Practical mitigation: automate dependency checks and schedule small, regular update windows. Treat automated alerts as signals, not background noise — triage them weekly and patch high-risk items promptly.
The cost of leaving them unfixed
Letting these patterns persist has a predictable business cost: slower delivery, higher operational bills, more customer incidents and reduced agility when competitors move faster. For a 10–200 person company that value can be substantial — not only through direct developer hours but through lost sales, longer time-to-market and reputational damage.

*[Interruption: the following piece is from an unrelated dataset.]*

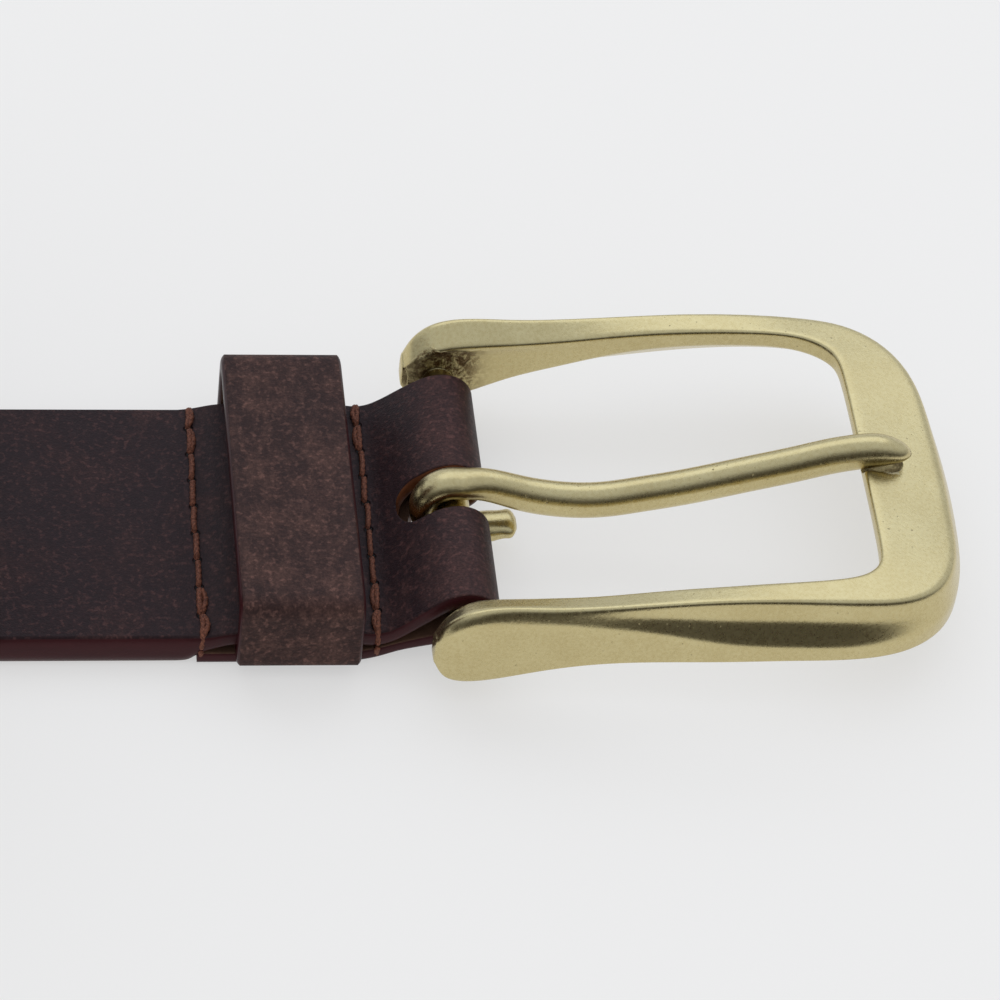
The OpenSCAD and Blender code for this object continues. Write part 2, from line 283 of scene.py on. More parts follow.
def strip_skin(outer, inner, low, high, low_bevel, high_bevel, axis, columns=full_columns, sides=11, **more):
    """The skin round a strip whose faces follow two lines and whose edges lie at low and high along the
    axis. It goes across one face, round an edge, back and round the other edge. An edge bulges as
    |2 d - 1| ** 3.2, with d the share of the thickness, so the faces end a bevel short of it."""
    across = len(columns)
    drop = np.linspace(1, 0, sides)[1:-1]
    bulge = np.abs(2 * drop - 1) ** 3.2
    toward = np.r_[columns, np.ones(sides - 2), columns[::-1], np.zeros(sides - 2)]
    face = np.r_[np.ones(across), drop, np.zeros(across), drop[::-1]]
    inset = np.r_[np.ones(across), bulge, np.ones(across), bulge[::-1]]
    edge = np.r_[np.zeros(across), np.ones(sides - 2), np.zeros(across), np.ones(sides - 2)]
    first = low[:, None] + inset * low_bevel[:, None]
    last = high[:, None] - inset * high_bevel[:, None]
    rings = np.empty((len(outer), len(toward), 3))
    rings[..., axis] = first + (last - first) * toward
    across_axis = [i for i in range(3) if i != axis]
    rings[..., across_axis] = inner[:, None] + face[:, None] * (outer - inner)[:, None]
    return {"rings": rings, "edge": edge, "flesh": face < 0.5, **more}


strap_w, strap_t, belt_length = 38.0, 3.8, 990.0
fold_w, bar_r, fold_gap, fold_t = 36.8, 1.84, 0.08, 1.95
rear_row, front_row = -29.5, -9.8
roll_x, roll_radius, roll_pitch, half_turns = -101.0, 38.5, 4.4, 10
run_z, run_level = 0.3, -60.0

# Outer and inner face of the turned-back ply, from its end to the fold: x, z, x, z
under_ply = [
    (-30.0, 0.3, -30.0, 1.75),
    (-22.0, 0.3, -22.0, 1.78),
    (-14.4, 0.3, -14.2, 1.8),
    (-11.6, 0.5, -11.4, 2.1),
    (-9.8, 0.85, -9.8, 2.35),
    (-7.4, 1.8, -7.8, 2.95),
    (-4.6, 2.25, -4.8, 3.7),
    (-2.4, 2.5, -2.4, 4.2),
]
# The same for the top ply, from the fold to the full thickness of the run
top_ply = [
    (-2.5, 9.6, -1.9, 7.75),
    (-4.6, 8.0, -3.9, 6.25),
    (-6.6, 6.25, -6.1, 4.6),
    (-8.4, 4.95, -8.1, 3.1),
    (-9.8, 4.6, -9.8, 2.5),
    (-11.2, 4.75, -11.2, 2.75),
    (-13.0, 5.0, -13.0, 3.2),
    (-24.6, 5.0, -24.6, 3.2),
    (-27.2, 4.65, -27.0, 2.9),
    (-28.8, 4.15, -28.9, 1.95),
    (-30.2, 4.1, -30.1, 1.82),
    (-30.6, 4.1, -30.2, 0.36),
    (-32.0, 4.1, -31.6, 0.3),
    (run_level, run_z + strap_t, run_level, run_z),
    (roll_x, strap_t, roll_x, 0.0),
]
turn = np.radians(np.linspace(-105, 105, 29))
fold_inner, fold_outer = bar_r + fold_gap, bar_r + fold_gap + fold_t
round_bar = np.column_stack([
    fold_outer * np.cos(turn), fold_outer * np.sin(turn) + bar_z,
    fold_inner * np.cos(turn), fold_inner * np.sin(turn) + bar_z,
])
folded_end = softened(resampled(np.vstack([under_ply, round_bar, top_ply]), 0.3), 14)

# The slot that the prong works in was punched before the end was folded, with a round end in each ply. Its
# half width at a distance d from an end is sqrt(r ** 2 - (r - d) ** 2), and stations crowd together there.
slot_end, under_slot_end, slot_r = -6.4, -4.9, 2.9
middle = (folded_end[:, :2] + folded_end[:, 2:]) / 2
stops = np.r_[0, np.cumsum(np.linalg.norm(np.diff(middle, axis=0), axis=1))]
slot_start, slot_finish = stops[middle[:, 0] > under_slot_end][0], stops[middle[:, 0] > slot_end][-1]
round_end = slot_r * (1 - np.cos(np.radians(np.linspace(0, 90, 12))))
cuts = np.r_[slot_start + round_end, slot_finish - round_end]
from_cuts = np.minimum(np.abs(stops - slot_start - slot_r / 2), np.abs(stops - slot_finish + slot_r / 2))
clear = from_cuts > slot_r / 2 + 0.05
stations = np.sort(np.r_[stops[clear], cuts])
folded_end = np.column_stack([np.interp(stations, stops, column) for column in folded_end.T])
into_slot = np.clip(np.minimum(stations - slot_start, slot_finish - stations), 0, slot_r)
slot_gap = np.sqrt(slot_r**2 - (slot_r - into_slot) ** 2)

turn_radius = roll_radius - np.arange(half_turns) * roll_pitch / 2
turn_height = strap_t / 2 + roll_radius + (np.arange(half_turns) % 2) * roll_pitch / 2
turn_start = -roll_x + np.r_[0, np.cumsum(np.pi * turn_radius[:-1])]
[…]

Operationally, expect longer lead times for changes. What used to take a day becomes two, then a week. Financially, that means higher development budgets and more expensive contractors. Strategically, it increases risk in mergers, audits and supplier negotiations because your technical estate looks hard to integrate or brittle under stress.
There is also the human cost: staff frustration rises, morale dips and hiring technical people becomes harder when the codebase is deliberately messy. The cycle feeds itself — messy systems make recruitment and retention harder, which makes the mess worse.
Start by commissioning a one-page health summary: ask your IT team or supplier for a short audit focusing on the four areas above. A practical deliverable is a ranked list of three fixes that will recover time or reduce cost within a quarter. That single action tends to buy breathing space — fewer firefights, lower vendor costs and clearer timescales for business initiatives.
If you want to be more tactical, pick one pattern you recognise most and require a one‑hour workshop to map the simplest fixes. Small, visible wins build momentum: fewer outages, faster feature delivery and a steadier message to customers and the board.
Take that one practical step this week. It buys time, saves money and restores credibility — which is exactly what a growing business needs to scale with confidence.